Each day Burt Wheeler is plagued by the same question. When did it happen? If he could pinpoint the beginning, then he might begin to make peace with himself. He vividly remembers when the doctor diagnosed Kee, his loving wife of over fifty years, with "Alzheimer-type dementia." But, as hard as he tries, it's impossible for him to determine when his wife's dementia started. He remembers her bout with depression, but that, he thinks, was surely due to her breast cancer. There was their dream vacation to Greece when Kee seemed so tired and indifferent. There were the unopened books, when reading had always been such a source of pleasure to her. And, he recalls, the gradual personality changes with friends, and even with family.

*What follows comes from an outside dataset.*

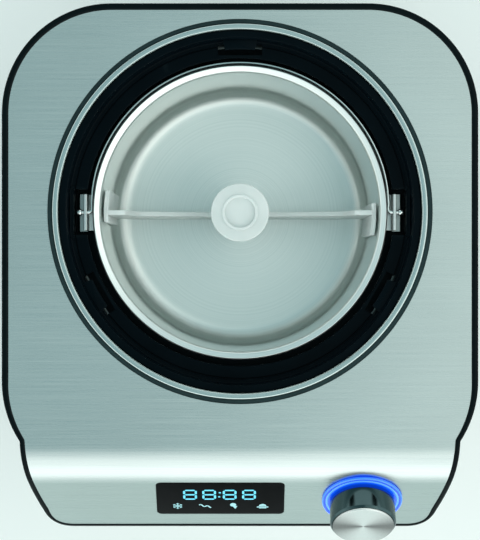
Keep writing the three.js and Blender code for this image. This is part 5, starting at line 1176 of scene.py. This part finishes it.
def make_drive_shaft():
    low, high = local_box("drive_shaft")
    rod_top = TUBE_TOP - 3
    profile = [(0, low.z), (5, low.z), (5, rod_top - 1), (4.2, rod_top), (0, rod_top)]
    shaft = lathe("shaft_rod", fillet(profile, 0.4, 3), steps=48)
    dress(shaft, SMALL_STEEL, "drive_train", "small_steel", "drive_shaft")
    head = plate("shaft_square", rounded_rectangle(6, 6, 0.6, 4), TUBE_TOP - 6, high.z, 0.8)
    dress(head, SMALL_STEEL, "drive_train", "small_steel")


# ---------- knob and display ----------


def make_knob():
    ring = fillet(
        [
            (5, -2.4), (23.1, -2.4), (23.1, 0.35), (RING_RADIUS, 0.35), (RING_RADIUS, 1.5),
            (23.4, RING_PROUD), (22.6, RING_PROUD), (22.3, 1.3), (21.4, 1.3),
            (21.1, RING_PROUD), (5, RING_PROUD),
        ],
        [0, 0, 0, 0.2, 0.5, 0.3, 0.2, 0.2, 0.2, 0.2, 0], 4,
    )
    guide = lathe("light_guide", ring, KNOB_PLACE, 128)
    dress(guide, LIGHT_RING, "machine", "ring_blue", "knob_light_ring")
    bottom = 4.3
    hole = 3.3
    seat = KNOB_TOP - 1.3
    roof = KNOB_TOP - 4
    side = fillet(
        [
            (hole, bottom), (KNOB_RADIUS - 0.5, bottom), (KNOB_RADIUS, bottom + 0.6),
            (KNOB_RADIUS, KNOB_TOP - 2.4), (18.9, KNOB_TOP - 1.1), (18.7, seat), (0, seat),
            (0, roof), (hole, roof),
        ],
        [0, 0.3, 0.3, 0.35, 0.1, 0, 0, 0, 0], 4,
    )
    body = lathe("knob_drum", side, KNOB_PLACE, 160, angle=24)
    dress(body, KNOB_SIDE, "knob", "knob_dark", "knob_body")
    base = KNOB_TOP - 1.1
    face = [(0, base), (18.6, base), (18.6, KNOB_TOP - 0.5), (18.1, KNOB_TOP), (0, KNOB_TOP)]
    cap = lathe("knob_disc", fillet(face, [0, 0, 0.1, 0.15, 0], 3), KNOB_PLACE, 160, angle=20)
    dress(cap, KNOB_FACE, "knob", "knob_face", "knob_cap")


DIGIT_WIDTH = 7.1
DIGIT_HEIGHT = 9.4
DIGIT_CENTRES = (-18.5, -6.8, 5.7, 17.5)
DIGIT_LINE = 4.1
ICON_LINE = -8.2
SEGMENT = 1.3


def flat(outline, place):
    """A lit shape of the display, a hair thick."""
    return plate("lit_shape", [tuple(point) for point in outline], 0, 0.05, 0, place)


def half_width(a, b, width):
    """Half a bar's width as a vector to the left of the way from a to b."""
    along = (b - a).normalized()
    return Vector((-along.y, along.x)) * width / 2


def flat_bar(a, b, width, place):
    start, end = Vector(a), Vector(b)
    side = half_width(start, end, width)
    return flat([start - side, end - side, end + side, start + side], place)


def segment_bar(a, b, place):
    """One display segment: a flat bar with pointed ends."""
    start, end = Vector(a), Vector(b)
    side = half_width(start, end, SEGMENT)
    tip = (end - start).normalized() * SEGMENT / 2
    below = [start + tip - side, end - tip - side, end]
    above = [end - tip + side, start + tip + side, start]
    return flat(below + above, place)


def join(name, pieces):
    """Joins flat pieces into one mesh."""
    bm = bmesh.new()
    for item in pieces:
        bm.from_mesh(item.data)
        bpy.data.objects.remove(item)
    return new_object(name, bm)


def make_display():
    outline = rounded_rectangle(WINDOW_WIDTH, WINDOW_HEIGHT, 3)
    pane = plate("display_pane", outline, -2.3, 0.1, 0.3, WINDOW_PLACE)
    dress(pane, GLASS, "machine", "window_black", "display_window")
    face = WINDOW_PLACE @ Matrix.Translation((0, 0, 0.11))
    bars = []
    gap = 0.35
    w = DIGIT_WIDTH / 2
    h = DIGIT_HEIGHT / 2
    rows = [((-w + gap, y), (w - gap, y)) for y in (h, 0, -h)]
    rows += [((x, gap), (x, h - gap)) for x in (-w, w)]
    rows += [((x, -h + gap), (x, -gap)) for x in (-w, w)]
    for centre in DIGIT_CENTRES:
        middle = Vector((centre, DIGIT_LINE))
        bars += [segment_bar(middle + Vector(a), middle + Vector(b), face) for a, b in rows]
    for dy in (-2.2, 2.2):
        bars.append(flat(rounded_rectangle(1.3, 1.3, 0.3, 3, -0.5 + dy * 0.1, DIGIT_LINE + dy), face))
    dress(join("display_digits", bars), SEGMENT_LIT, "machine", "window_black")

    icons = snowflake(-26.3, face) + wavy_paddle(-9.5, face) + cone_and_scoop(8.2, face) + tub(25.9, face)
    dress(join("display_icons", icons), ICON_LIT, "machine", "window_black")


def snowflake(x, face):
    reach = 3.1
    twig = 1.1
    out = []
    for k in range(6):
        a = math.radians(60 * k + 30)
        along = Vector((math.cos(a), math.sin(a)))
        middle = Vector((x, ICON_LINE))
        out.append(flat_bar(middle, middle + along * reach, 0.55, face))
        fork = middle + along * reach * 0.6
        for turn in (-1, 1):
            b = a + turn * math.radians(50)
            out.append(flat_bar(fork, fork + twig * Vector((math.cos(b), math.sin(b))), 0.45, face))
    return out


def wavy_paddle(x, face):
    count = 10
    wave = []
    for k in range(count + 1):
        t = k / count
        wave.append((x - 3.6 + 7.2 * t, ICON_LINE + 1.1 - 2.2 * t + 0.8 * math.sin(t * 11)))
    return [flat_bar(a, b, 0.95, face) for a, b in zip(wave, wave[1:])]


def cone_and_scoop(x, face):
    cone = [(x + 0.9, ICON_LINE - 3.2), (x + 2.2, ICON_LINE - 0.2), (x - 0.9, ICON_LINE + 0.1)]
    scoop = arc(x - 0.4, ICON_LINE + 1.3, 1.9, 0, 359, 20)
    return [flat(cone, face), flat(scoop, face)]


def tub(x, face):
    heap = arc(x, ICON_LINE - 0.1, 2.3, 0, 180, 16)
    base = flat_bar((x - 3.5, ICON_LINE - 1.1), (x + 3.5, ICON_LINE - 1.1), 1.1, face)
    foot = flat_bar((x - 2.2, ICON_LINE - 2.2), (x + 2.2, ICON_LINE - 2.2), 0.7, face)
    return [flat(heap, face), base, foot]


# ---------- carried-over nodes ----------

CARRIED = (  # a finish, then the nodes that wear it
    (FOAM, "well_insulation"),
    (SMALL_STEEL, "shelf_plate", "motor_pinion", "knob_shaft"),
    (COPPER, "evaporator_coil", "discharge_pipe", "liquid_pipe", "capillary_tube", "suction_pipe"),
    (COPPER, "shaft_bearing", "filter_dryer"),
    (GREY_PLASTIC, "gearbox_housing", "gearbox_cover", "fan_shroud", "encoder_body"),
    (NYLON, "heater_mat", "output_gear", "idler_gear", "fan_blade", "encoder_plunger", "paddle_bush"),
    (BLACK_STEEL, "drive_motor", "compressor", "compressor_base", "condenser", "fan_motor"),
    (BOARD, "display_board", "power_board"),
    (RUBBER, "shaft_seal", *("compressor_grommet_%d" % i for i in range(1, 5))),
)


def dress_carried_nodes():
    for finish, *nodes in CARRIED:
        for node in nodes:
            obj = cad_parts[node]
            if not obj.material_slots:
                obj.data.materials.append(finish)
            for slot in obj.material_slots:
                slot.link = "OBJECT"
                slot.material = finish


# ---------- stage ----------


def area_light(name, location, target, size, power, colour=(1, 1, 1), size_y=None):
    data = bpy.data.lights.new(name, "AREA")
    data.energy = power
    data.color = colour
    data.shape = "RECTANGLE"
    data.size = size
    data.size_y = size_y or size
    obj = bpy.data.objects.new(name, data)
    obj.location = location
    aim = Vector(target) - Vector(location)
    obj.rotation_euler = aim.to_track_quat("-Z", "Y").to_euler()
    bpy.context.scene.collection.objects.link(obj)
    return obj


def floor_material():
    made, tree, shader = material("pale_floor")
    colour = cloudy(tree, noise(tree, 1.5), (0.91, 0.94, 0.925), (0.94, 0.965, 0.95))
    fill(tree, shader, {"Base Color": colour, "Roughness": 0.7})
    return made


DOME_LEAN = (-0.08, 0.26, 1.0)  # the dome's dim top leans back and to the left


def dark_gaps(tree, split):
    """Two narrow dark gaps low down at the back, one each side, between the bright walls."""
    azimuth = maths(tree, "ARCTAN2", split.outputs["X"], split.outputs["Y"])
    aside = maths(tree, "ABSOLUTE", azimuth)
    enter = spread(tree, aside, 0, 1, 0.40, 0.50)
    leave = spread(tree, aside, 1, 0, 0.66, 0.78)
    low = spread(tree, split.outputs["Z"], 1, 0, 0.2, 0.35)
    return maths(tree, "MULTIPLY", maths(tree, "MULTIPLY", enter, leave), low)


def studio_world():
    """A bright dome that is dimmer straight overhead, like a studio with a high dark ceiling."""
    world = bpy.data.worlds.new("studio")
    world.use_nodes = True
    tree = world.node_tree
    direction = add_node(tree, "ShaderNodeTexCoord").outputs["Generated"]
    split = add_node(tree, "ShaderNodeSeparateXYZ", {"Vector": direction})
    lean = vector_maths(tree, "DOT_PRODUCT", direction, DOME_LEAN)
    ramp = add_node(tree, "ShaderNodeValToRGB", {"Fac": lean})
    low, high = ramp.color_ramp.elements
    low.position = 0.55
    low.color = (1.4, 1.5, 1.47, 1)
    high.position = 0.93
    high.color = (0.33, 0.50, 0.52, 1)
    dome = blend(tree, dark_gaps(tree, split), ramp.outputs["Color"], (0.02, 0.03, 0.03))
    fill(tree, tree.nodes["Background"], {"Color": dome, "Strength": 1.0})
    return world


def make_stage():
    scene = bpy.context.scene
    half = 6.0
    mesh = bpy.data.meshes.new("floor")
    corners = [(-half, -half, 0), (half, -half, 0), (half, half, 0), (-half, half, 0)]
    mesh.from_pydata(corners, [], [(0, 1, 2, 3)])
    floor_obj = bpy.data.objects.new("floor", mesh)
    scene.collection.objects.link(floor_obj)
    mesh.materials.append(floor_material())

    scene.world = studio_world()
    area_light("overhead", (1.15, -0.4, 2.6), (1.15, -0.4, 0), 1.8, 9.0, (1.0, 0.94, 0.84), size_y=2.4)
    area_light("front_wall", (0, -2.4, 1.1), (0, 0, 0.4), 3.0, 3, size_y=1.1)
    scene.view_settings.view_transform = "Standard"


def make_camera():
    data = bpy.data.cameras.new("camera")
    obj = bpy.data.objects.new("camera", data)
    distance = 1.25
    view_height = 0.324  # of the picture, at the deck
    data.sensor_width = 36
    data.lens = 36 * distance / view_height
    obj.location = (0, 0, DECK * MM + distance)
    obj.rotation_euler = (0, 0, 0)
    bpy.context.scene.collection.objects.link(obj)
    bpy.context.scene.camera = obj


make_camera()
make_stage()
make_console_frame()
make_deck()
make_shell()
make_rear_cover()
make_tray_and_feet()
make_screws_and_gland()
make_collar()
make_well()
make_bowl()
make_bail()
make_paddle()
make_drive_shaft()
make_knob()
make_display()
dress_carried_nodes()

Wheeler started writing this book as a form of self-therapy when he found himself thrust into the role of caretaker to his wife--a role for which he felt unprepared. He wrote in memory of the very special woman his wife had been—a wonderful mother, charming and gracious, as well as a deeply respected psychotherapist. She was also his best friend, and he loved her. So, to some degree, this is a love story—a story about two people who have shared life's ups and downs for over fifty years. It's also about commitment.
In Close to Me, but Far Away, Wheeler provides insight into what a caregiver's day is like, as he shares his most intimate thoughts with us. The book provides a window into the author's personal life as he seeks to confront his own ineptitude and the occasional despair he feels as he deals daily with Alzheimer's. He also touches on the question of what keeps him going through times of exhaustion and frustration. Part of his answer lies in holding tenaciously to memories, and part lies in what he believes is a human's extraordinary capacity to continue plodding along simply because he must. Wheeler also believes in rejoicing in the beauty that can be experienced, and he believes in humor, humor achieved only by distancing ourselves from the events that so deeply engage us. And, of course, there is also the indefinable nature of love.
Alzheimer's is a terrifying and horrible disease, as much for loved ones as for the patient. Those who are caregivers or friends of Alzheimer's patients or caregivers will empathize with Burton Wheeler's story. And some might receive comfort from his words or learn from him. Because Alzheimer's is a disease that could affect anyone, Close to Me, but Far Away is a story that should be read by all.